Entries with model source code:
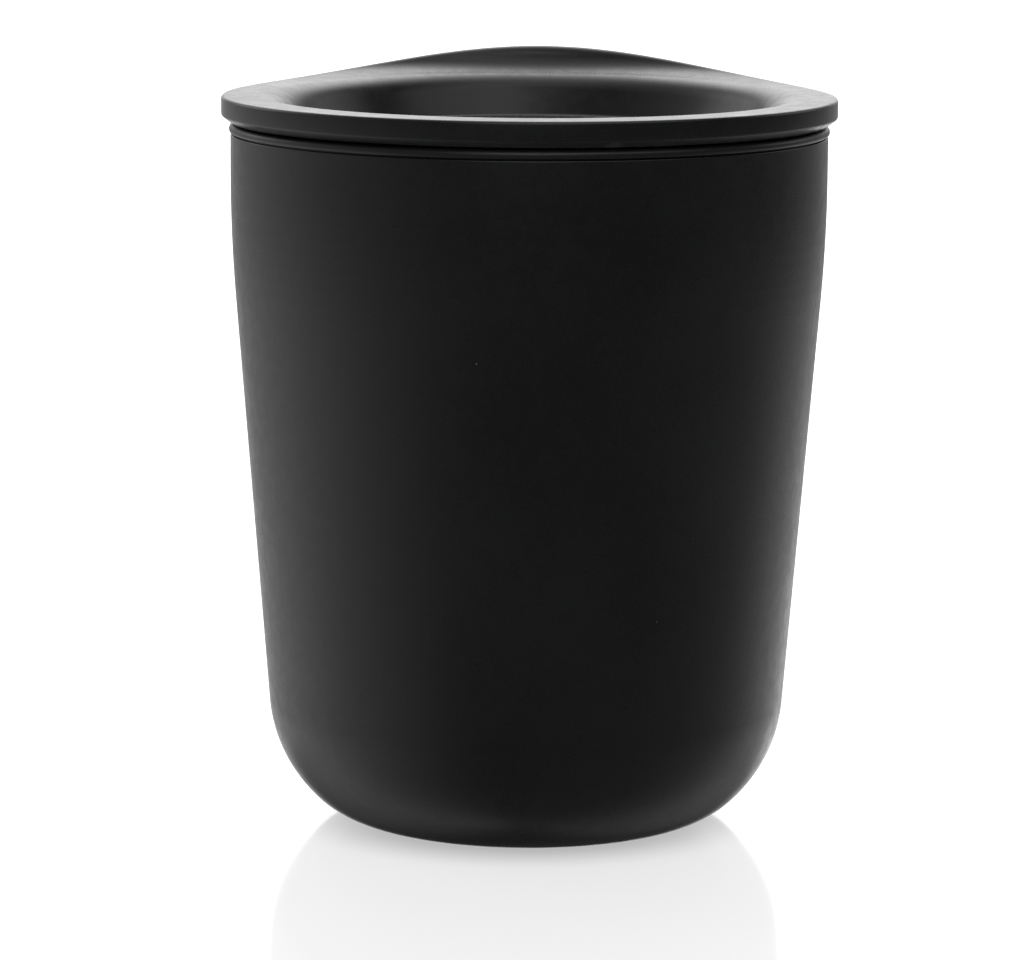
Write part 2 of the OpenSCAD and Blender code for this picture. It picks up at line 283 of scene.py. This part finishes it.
def lip_curve(height, face_steps=16, crest_steps=10):
    """The lip's inner face, crest and outer edge where it stands height above the ring."""
    share = height / LIP_H
    foot_slope = LIP_FOOT_SLOPE * share
    radius = RIM_EDGE_R + (LIP_CREST_R - RIM_EDGE_R) * share
    centre = Vector((LID_R - LIP_LEAN * share - radius, RING_Z + height - radius))
    start = Vector(bowl_curve(share)[-1])
    foot_r = LIP_FOOT_R + LIP_FOOT_SHIFT * (1 - share)
    foot = start + (foot_r - start.x) * Vector((1, math.tan(foot_slope)))
    to_crest = centre - foot
    slope = math.atan2(to_crest.y, to_crest.x) + math.asin(radius / to_crest.length)
    touch = centre + radius * Vector((-math.sin(slope), math.cos(slope)))
    face = []
    for i in range(1, face_steps):
        t = i / face_steps
        face.append(tuple((1 - t) ** 2 * start + 2 * t * (1 - t) * foot + t * t * touch))
    return face + arc(tuple(centre), radius, QUARTER + slope, 0, crest_steps)


def cover_section(angle):
    """The cover's section at an angle from the lip's middle, from the bowl's floor round to its underside."""
    height = lip_height(angle)
    core_top = UNDER_Z + LIP_CORE * height
    face_top = RING_Z - 1.2
    slant_edge, land_edge = 0.45, 0.25
    lip = lip_curve(height)
    rim = rounded(
        [lip[-1], (LID_R, face_top), (LID_R, LID_Z + RIM_SLANT_H),
         (LID_R - RIM_SLANT_W, LID_Z), (LAND_R, LID_Z), (CORE_OUT_R, core_top),
         (CORE_IN_R, core_top), (CORE_FOOT_R, UNDER_Z), bowl_underside()[-1]],
        [0, 0, slant_edge, land_edge, 0, 0, 0, 0, 0],
    )
    start = (BOWL_FLOOR_R - HOLD, BOWL_Z)
    end = (BOWL_FLOOR_R - HOLD, BOWL_UNDER_Z)
    under = bowl_underside()[::-1]
    return [start] + bowl_curve(height / LIP_H) + lip + rim[1:-1] + under + [end]


def cover_sections():
    """The cover's sections all the way round, counted from the lip's middle."""
    angles = [TURN * i / COVER_STEPS for i in range(COVER_STEPS)]
    return [cover_section(angle - TURN if angle > math.pi else angle) for angle in angles]


def plug_outline():
    inner_r, thick_r = PLUG_R - PLUG_WALL, GROOVE_R - PLUG_WALL
    lead, cavity_z = 0.8, GROOVE_Z + GROOVE_H + 1.2
    plate_z = BOWL_UNDER_Z - PLATE_T
    corners = [
        (thick_r, BOWL_UNDER_Z), (thick_r, cavity_z), (inner_r, cavity_z),
        (inner_r, UNDER_Z - BEAD_H), (PLUG_R - BEAD_W, UNDER_Z - BEAD_H), (PLUG_R - BEAD_W, UNDER_Z),
        (PLUG_R, UNDER_Z), (PLUG_R, GROOVE_Z + GROOVE_H),
        (GROOVE_R, GROOVE_Z + GROOVE_H), (GROOVE_R, GROOVE_Z), (PLUG_R, GROOVE_Z),
        (PLUG_R, PLUG_Z + lead), (PLUG_R - lead, PLUG_Z), (thick_r, PLUG_Z),
        (thick_r, plate_z),
    ]
    radii = [0, 0.2, 0.2, 0.15, 0, 0, 0.1, 0.15, 0.12, 0.12, 0.15, 0.4, 0.3, 0.3, 0.4]
    floor_r = 30.0
    corners = [(floor_r, BOWL_UNDER_Z)] + corners + [(floor_r, plate_z)]
    return held(rounded(corners, [0] + radii + [0]))


def seal_outline():
    low, high = GROOVE_Z + SEAL_PLAY, GROOVE_Z + GROOVE_H - SEAL_PLAY
    body_inset, fin_edge = 0.4, 0.2
    back_r, body_r, fin_r = GROOVE_R + SEAL_PLAY, PLUG_R - body_inset, MOUTH_R - SEAL_GAP
    tip_h, root_h, rise = 0.35, 0.75, 0.3
    edge, foot_edge, tip_edge = 0.1, 0.05, 0.14
    corners = [(back_r, low), (body_r, low)]
    radii = [edge, edge]
    for z in (low + fin_edge, high - root_h - fin_edge):
        corners += [(body_r, z), (fin_r, z + rise), (fin_r, z + rise + tip_h), (body_r, z + root_h)]
        radii += [foot_edge, tip_edge, tip_edge, edge]
    corners += [(body_r, high), (back_r, high)]
    radii += [edge, edge]
    middle = (back_r, (low + high) / 2)
    return rounded([middle] + corners + [middle], [0] + radii + [0])[:-1]


# ---- Meshes ----

def finished(bm, name, sharp_degrees=35):
    """Turns a bmesh into an object with smooth shading and sharp creases."""
    same_place = 1e-7
    bmesh.ops.remove_doubles(bm, verts=bm.verts, dist=same_place)
    bmesh.ops.recalc_face_normals(bm, faces=bm.faces)
    mesh = bpy.data.meshes.new(name)
    bm.to_mesh(mesh)
    bm.free()
    mesh.shade_smooth()
    mesh.set_sharp_from_angle(angle=math.radians(sharp_degrees))
    piece = bpy.data.objects.new(name, mesh)
    bpy.context.scene.collection.objects.link(piece)
    return piece


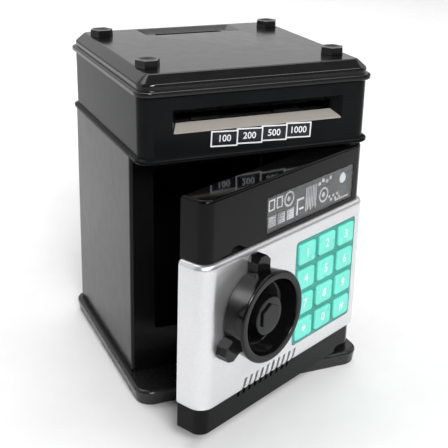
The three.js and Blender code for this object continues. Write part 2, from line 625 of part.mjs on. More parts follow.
function keypadPlate() {
  const shape = roundedRect(KEYPAD_X, KEYPAD_Z, KEYPAD_WIDTH / 2 - GAP, KEYPAD_HEIGHT / 2 - GAP, 2);
  const holes = keyPlaces.map(([x, z]) => pad(x, z, KEY_WIDTH + 0.6, KEY_HEIGHT + 0.6, PLATE_FRONT - 1, PLATE_BACK + 1));
  return cut(prismY(shape, PLATE_FRONT, PLATE_BACK), ...holes);
}

// A key about its own centre: a soft-edged cap and the stem that presses the board's switch.
function keySolid() {
  const face = (inset, out) => [roundedRect(0, 0, KEY_WIDTH / 2 - inset, KEY_HEIGHT / 2 - inset, 1.6), out];
  const cap = loft([face(0, 0), face(0, KEY_BACK - KEY_FRONT - 0.7), face(0.8, KEY_BACK - KEY_FRONT)], 1);
  return join(cap.rotateX(Math.PI / 2).translate(0, KEY_BACK, 0), pad(0, 0, 6, 5, KEY_BACK - 0.5, KEY_BACK + 1.5));
}

function keypadBoard() {
  return pad(KEYPAD_X, KEYPAD_Z, 48, 53, KEY_BACK + 2.7, KEY_BACK + 4.3);
}

// A small loudspeaker: a shallow basket with its magnet behind.
function speaker() {
  const front = -(DOOR_INSIDE + GAP);
  const profile = [
    [0, front - 8.5], [6.5, front - 8.5], [6.5, front - 5], [11, front - 3.5], [13, front - 2], [13, front], [11.5, front],
    [4, front - 2.5], [0, front - 2],
  ];
  return turnedY(profile, GRILLE_X + GRILLE_PITCH * (GRILLE_SLOTS - 1) / 2 + 2, 26.9, 24);
}

function doorBackCover() {
  const y0 = DOOR_BACK - 2.4;
  const plate = box(ROOM_LEFT + GAP, 47.5 - GAP, y0, DOOR_BACK, DOOR_BOTTOM + WALL + GAP, DOOR_TOP - WALL - GAP);
  const spindle = rodY(SPINDLE + 0.5, y0 - CUT, DOOR_BACK + CUT, KNOB_X, KNOB_Z);
  const holes = screwPlaces.map(([x, z]) => rodY(SCREW_SHANK + 0.3, y0 - CUT, DOOR_BACK + CUT, x, z, 12));
  const seats = screwPlaces.map(([x, z]) => rodY(SCREW_HEAD + GAP, y0 + 0.7, DOOR_BACK + CUT, x, z, 16));
  return cut(plate, spindle, ...holes, ...seats);
}

function doorScrew() {
  const head = rodY(SCREW_HEAD, DOOR_BACK - 1.4, DOOR_BACK - 0.2, 0, 0, 16);
  return join(head, rodY(SCREW_SHANK, DOOR_BACK - 9.5, DOOR_BACK - 1, 0, 0, 12));
}

// ---- knob and lock, drawn about the door's face ----
const KNOB_BASE = -FASCIA_FRONT + GAP;      // distances out towards the front
const KNOB_RIM = -DOOR_FRONT + 16.1;
const HUB_FACE = 2.6 - KNOB_RIM;            // y of the hub's end, inside the dish
const LUGS = 3;
const LUG_REACH = 31.2;
const LUG_WIDTH = 10;
const LUG_OUT = -DOOR_FRONT + 9;

function knobWheel() {
  const floor = -DOOR_FRONT + 5.5;
  const profile = [
    [0, KNOB_BASE], [22.4, KNOB_BASE], [23, KNOB_BASE + 1.2], [24.3, KNOB_RIM - 1.2], [23.5, KNOB_RIM - 0.2],
    [22.4, KNOB_RIM], [20.6, KNOB_RIM], [19.8, KNOB_RIM - 0.6], [18, floor + 1], [17, floor], [13, floor],
    [11.6, floor + 0.6], [10.4, -HUB_FACE - 0.8], [9.6, -HUB_FACE], [0, -HUB_FACE],
  ];
  const dish = turnedY(profile, KNOB_X, KNOB_Z, 36);
  const lugs = Array.from({ length: LUGS }, (_, i) => {
    const half = LUG_WIDTH / 2;
    const middle = LUG_REACH - half;
    const shape = new THREE.Shape();
    shape.moveTo(20, -half);
    shape.lineTo(middle, -half);
    shape.absarc(middle, 0, half, -Math.PI / 2, Math.PI / 2);
    shape.lineTo(20, half);
    const lug = prismZ(shape, 0, LUG_OUT - KNOB_BASE, 3).rotateZ(Math.PI / 2 + i * Math.PI * 2 / LUGS);
    return lug.rotateX(Math.PI / 2).translate(KNOB_X, -KNOB_BASE, KNOB_Z);
  });
  const bore = rodY(SPINDLE + GAP, -KNOB_RIM + 5, -KNOB_BASE + CUT, KNOB_X, KNOB_Z);
  return cut(join(dish, ...lugs), bore);
}

function knobCap() {
  const THICK = 1.1;
  const back = HUB_FACE - 0.15;
  return new THREE.CylinderGeometry(7.8, 7.2, THICK, 6).translate(KNOB_X, back - THICK / 2, KNOB_Z);
}

const DISC_Y0 = DOOR_FRONT + 5.5;
const DISC_Y1 = DISC_Y0 + 3;
const PLUNGER_Y = (DISC_Y0 + DISC_Y1) / 2;
const DISC_RADIUS = 10;
const TIP = 3;                  // the spindle's thinner end, inside the vault

// The knob's shaft, with a disc that the solenoid's plunger can lock at either end of the turn.
function knobSpindle() {
  const front = -KNOB_RIM + 5.4;
  const shaft = join(
    rodY(SPINDLE, front, DOOR_BACK + 0.4, KNOB_X, KNOB_Z),
    rodY(DISC_RADIUS, DISC_Y0, DISC_Y1, KNOB_X, KNOB_Z, 24),
    rodY(TIP, DOOR_BACK, TONGUE_Y1 + 2.9, KNOB_X, KNOB_Z, 16),
  );
  const beside = box(KNOB_X + 5.5, KNOB_X + DISC_RADIUS + 1, DISC_Y0 - 1, DISC_Y1 + 1, KNOB_Z - 2.6, KNOB_Z + 2.6);
  const below = box(KNOB_X - 2.6, KNOB_X + 2.6, DISC_Y0 - 1, DISC_Y1 + 1, KNOB_Z - DISC_RADIUS - 1, KNOB_Z - 5.5);
  return cut(shaft, beside, below);
}

function lockTongue() {
  const arm = prismY(roundedRect(KNOB_X, KNOB_Z + 8.5, 4.8, 13.5, 4.6), TONGUE_Y0, TONGUE_Y1);
  return cut(arm, rodY(TIP + GAP, TONGUE_Y0 - CUT, TONGUE_Y1 + CUT, KNOB_X, KNOB_Z, 16));
}

function tongueNut() {
  const nut = rodY(5, TONGUE_Y1 + GAP, TONGUE_Y1 + 2.5, KNOB_X, KNOB_Z, 6);
  return cut(nut, rodY(TIP + GAP, TONGUE_Y1 - CUT, TONGUE_Y1 + CUT, KNOB_X, KNOB_Z, 16));
}

const PLUNGER = 2;
const PLUNGER_TIP = KNOB_X + DISC_RADIUS + 0.7;
const COIL_X = PLUNGER_TIP + 4.2;

function solenoidCoil() {
  const coil = box(COIL_X, COIL_X + 16.5, PLUNGER_Y - 3.3, PLUNGER_Y + 4.2, KNOB_Z - 6, KNOB_Z + 6);
  return cut(coil, rodX(PLUNGER + 0.4, COIL_X - CUT, COIL_X + 14.5, PLUNGER_Y, KNOB_Z));
}

function solenoidPlunger() {
  return rodX(PLUNGER, PLUNGER_TIP, COIL_X + 14, PLUNGER_Y, KNOB_Z);
}

// ---- the assembly ----
const finishes = {
  black: [0x141414, 0.18, 0],
  foot: [0x2c2c2d, 0.5, 0],
  silver: [0xc4c4c6, 0.35, 0.6],
  ramp: [0xa39e96, 0.5, 0],
  label: [0x101012, 0.4, 0],
  clear: [0xaab0b2, 0.08, 0],
  relief: [0x8c8c90, 0.35, 0.2],
  lamp: [0xe8e8e4, 0.25, 0],
  keypad: [0x3cb7a4, 0.45, 0],
  key: [0x84e4d2, 0.35, 0],
  board: [0x1f6b3c, 0.6, 0],
  steel: [0xb5b7ba, 0.3, 1],
  rubber: [0x222222, 0.9, 0],
  nylon: [0xe6e2d6, 0.5, 0],
  inner: [0x3a3a3c, 0.6, 0],
  cell: [0x2f4f7a, 0.35, 0.3],
  brass: [0xc09a4a, 0.3, 1],
  copper: [0xa8602c, 0.4, 1],
};

const materials = Object.fromEntries(Object.entries(finishes).map(([name, [color, roughness, metalness]]) => (
  [name, new THREE.MeshStandardMaterial({ name, color, roughness, metalness })]
)));

function add(group, name, geometry, finish, place = [0, 0, 0]) {
  const mesh = new THREE.Mesh(geometry, materials[finish]);
  mesh.name = name;
  mesh.position.set(...place);
  group.add(mesh);
}

const bank = new THREE.Group();

add(bank, 'base_plinth', basePlinth(), 'black');
add(bank, 'body_shell', bodyShell(), 'black');
add(bank, 'head_shell', headShell(), 'black');
add(bank, 'note_ramp', noteRamp(), 'ramp');
add(bank, 'top_cover', topCover(), 'black');
const capGeometry = hexCap();
hexPlaces.forEach(([x, y], i) => add(bank, `hex_cap_${i + 1}`, capGeometry, 'black', [x, y, LID_TOP]));
add(bank, 'note_label', noteLabel(), 'label');
add(bank, 'coin_chute', coinChute(), 'inner');
add(bank, 'feed_bracket_left', feedBracket(-1), 'inner');
add(bank, 'feed_bracket_right', feedBracket(1), 'inner');
add(bank, 'feed_motor', feedMotor(), 'steel');
add(bank, 'motor_pinion', motorPinion(), 'nylon');
add(bank, 'feed_roller', roller(ROLLER, GEAR_X1 + 1.5, FEED_Z), 'rubber');
add(bank, 'feed_gear', feedGear(), 'nylon');
add(bank, 'idler_roller', roller(ROLLER - 0.1, BRACKET_X + 2.8, IDLER_Z), 'rubber');
add(bank, 'battery_tray', batteryTray(), 'inner');
[-1, 0, 1].forEach((i) => add(bank, `battery_cell_${i + 2}`, batteryCell(BAY_Y + i * CELL_PITCH), 'cell'));
add(bank, 'battery_springs', batterySprings(), 'steel');
add(bank, 'battery_cover', batteryCover(), 'black');
add(bank, 'battery_cover_screw', batteryCoverScrew(), 'steel');
add(bank, 'hinge_pin_top', hingePinTop(), 'steel');
add(bank, 'hinge_pin_bottom', hingePinBottom(), 'steel');
add(bank, 'strike_plate', strikePlate(), 'steel');

const hinge = new THREE.Group();
hinge.position.set(PIN_X, PIN_Y, 0);
hinge.rotation.z = THREE.MathUtils.degToRad(DOOR_OPEN);
const door = new THREE.Group();
door.position.set(-PIN_X, -PIN_Y, 0);
hinge.add(door);
bank.add(hinge);

add(door, 'door_shell', doorShell(), 'black');
add(door, 'silver_fascia', silverFascia(), 'silver');
add(door, 'window_lens', windowLens(), 'clear');
add(door, 'window_relief', windowRelief(), 'relief');
add(door, 'status_lamp', statusLamp(), 'lamp');
add(door, 'keypad_plate', keypadPlate(), 'keypad');
add(door, 'keypad_board', keypadBoard(), 'board');
add(door, 'speaker', speaker(), 'inner');
add(door, 'door_back_cover', doorBackCover(), 'inner');
const screwGeometry = doorScrew();
screwPlaces.forEach(([x, z], i) => add(door, `door_screw_${i + 1}`, screwGeometry, 'steel', [x, 0, z]));
const keyGeometry = keySolid();
keyPlaces.forEach(([x, z], i) => add(door, `key_${i + 1}`, keyGeometry, 'key', [x, 0, z]));
add(door, 'knob_wheel', knobWheel(), 'black');
add(door, 'knob_cap', knobCap(), 'black');
add(door, 'knob_spindle', knobSpindle(), 'nylon');
add(door, 'lock_tongue', lockTongue(), 'steel');
add(door, 'tongue_nut', tongueNut(), 'brass');
add(door, 'solenoid_coil', solenoidCoil(), 'copper');
add(door, 'solenoid_plunger', solenoidPlunger(), 'steel');

export default bank;
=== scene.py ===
"""Toy cash machine that is a savings bank: its looks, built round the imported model.

Shapes are drawn in millimetres in the frame's own axes, and piece() turns them into metres.
Everything on the door is drawn with the door closed, then turned about the hinge pins to its place at rest.
"""
import json
import math

import bmesh
import bpy
from mathutils import Matrix, Vector


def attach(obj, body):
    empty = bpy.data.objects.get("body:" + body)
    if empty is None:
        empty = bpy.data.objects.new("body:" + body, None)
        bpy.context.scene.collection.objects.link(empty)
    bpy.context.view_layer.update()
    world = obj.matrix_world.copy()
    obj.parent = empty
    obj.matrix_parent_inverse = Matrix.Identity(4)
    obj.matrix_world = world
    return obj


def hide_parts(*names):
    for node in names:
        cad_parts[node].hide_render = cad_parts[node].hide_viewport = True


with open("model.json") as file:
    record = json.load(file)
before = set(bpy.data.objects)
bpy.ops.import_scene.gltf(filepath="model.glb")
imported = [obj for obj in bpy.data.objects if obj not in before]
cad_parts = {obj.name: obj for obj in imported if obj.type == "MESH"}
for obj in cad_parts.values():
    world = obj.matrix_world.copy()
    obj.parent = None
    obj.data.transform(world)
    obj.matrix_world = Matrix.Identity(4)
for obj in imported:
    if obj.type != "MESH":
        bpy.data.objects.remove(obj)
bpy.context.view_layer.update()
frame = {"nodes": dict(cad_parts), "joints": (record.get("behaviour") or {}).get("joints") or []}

MM = 0.001
PAST = 5.0  # how far a cutting shape runs past a face
GAP = 0.3  # between neighbouring pieces
SMOOTH_UNDER = math.radians(35)
FULL_TURN = 2 * math.pi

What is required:
Give again, word for word, the lines starting at the line that has "add(door, 'door_shell', doorShell(), 'black');" and ending at the line that has "for node in", with both of those lines included and nothing else.

Exercise answer:
add(door, 'door_shell', doorShell(), 'black');
add(door, 'silver_fascia', silverFascia(), 'silver');
add(door, 'window_lens', windowLens(), 'clear');
add(door, 'window_relief', windowRelief(), 'relief');
add(door, 'status_lamp', statusLamp(), 'lamp');
add(door, 'keypad_plate', keypadPlate(), 'keypad');
add(door, 'keypad_board', keypadBoard(), 'board');
add(door, 'speaker', speaker(), 'inner');
add(door, 'door_back_cover', doorBackCover(), 'inner');
const screwGeometry = doorScrew();
screwPlaces.forEach(([x, z], i) => add(door, `door_screw_${i + 1}`, screwGeometry, 'steel', [x, 0, z]));
const keyGeometry = keySolid();
keyPlaces.forEach(([x, z], i) => add(door, `key_${i + 1}`, keyGeometry, 'key', [x, 0, z]));
add(door, 'knob_wheel', knobWheel(), 'black');
add(door, 'knob_cap', knobCap(), 'black');
add(door, 'knob_spindle', knobSpindle(), 'nylon');
add(door, 'lock_tongue', lockTongue(), 'steel');
add(door, 'tongue_nut', tongueNut(), 'brass');
add(door, 'solenoid_coil', solenoidCoil(), 'copper');
add(door, 'solenoid_plunger', solenoidPlunger(), 'steel');

export default bank;
=== scene.py ===
"""Toy cash machine that is a savings bank: its looks, built round the imported model.

Shapes are drawn in millimetres in the frame's own axes, and piece() turns them into metres.
Everything on the door is drawn with the door closed, then turned about the hinge pins to its place at rest.
"""
import json
import math

import bmesh
import bpy
from mathutils import Matrix, Vector


def attach(obj, body):
    empty = bpy.data.objects.get("body:" + body)
    if empty is None:
        empty = bpy.data.objects.new("body:" + body, None)
        bpy.context.scene.collection.objects.link(empty)
    bpy.context.view_layer.update()
    world = obj.matrix_world.copy()
    obj.parent = empty
    obj.matrix_parent_inverse = Matrix.Identity(4)
    obj.matrix_world = world
    return obj


def hide_parts(*names):
    for node in names:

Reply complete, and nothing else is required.